Henri (ganz bestürzt):

»Glaubst du wirklich?«

Emma:

»Ich bin fest überzeugt davon. (Sie steht auf und setzt sich ihm auf den Schoß.) Hab doch Vertrauen zu deiner kleinen Mama, mein Schatz – zu deiner kleinen Mama, die so stolz auf dich ist. Ja, sie ist stolz darauf die Frau eines rechtschaffenen Mannes zu sein, den alle Welt achtet und bewundert. Wenn du wüßtest wie schön es ist den Namen eines Künstlers zu tragen, von dem alle sagen: er hat Talent und ist ein anständiger Mensch. Nein, dieses Glück darfst du mir nicht rauben.« – (Sie küßt ihn und ihre Augen füllen sich mit Thränen.)

Henri (gerührt):

»Ach, du Närrchen.« (Er streichelt sie leise ohne ein Wort zu sagen.)

Emma:

»Nun?«

Henri:

»Ich will thun, was du für richtig hältst – denn im Grunde –«

Emma (strahlend):

»Im Grunde?« –

Henri:

»Bin ich ganz deiner Meinung. Ich wollte es nur nicht eingestehen. Siehst du, wir sind so ganz eins, daß jeder dasselbe fühlt und denkt wie der andre.

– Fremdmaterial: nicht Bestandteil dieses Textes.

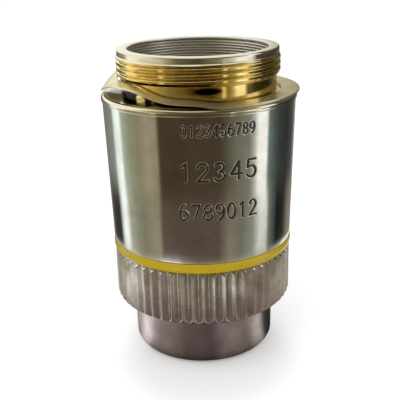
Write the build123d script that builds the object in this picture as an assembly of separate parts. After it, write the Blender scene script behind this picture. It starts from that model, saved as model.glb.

Und deshalb werden wir uns auch immer lieb behalten, denn seiner selbst wird man niemals müde. – (Er geht plötzlich in einen anderen Ton über.) Giebt es auch noch was zum Dessert?«

Emma:

»Ja, mein Schatz, – Aprikosen. Ich wollte Pfirsiche nehmen, aber sie sind gar zu teuer.« (Sie steht auf und stellt rasch die Früchte auf den Tisch, während Henri sie voller Liebe und Bewunderung anblickt.)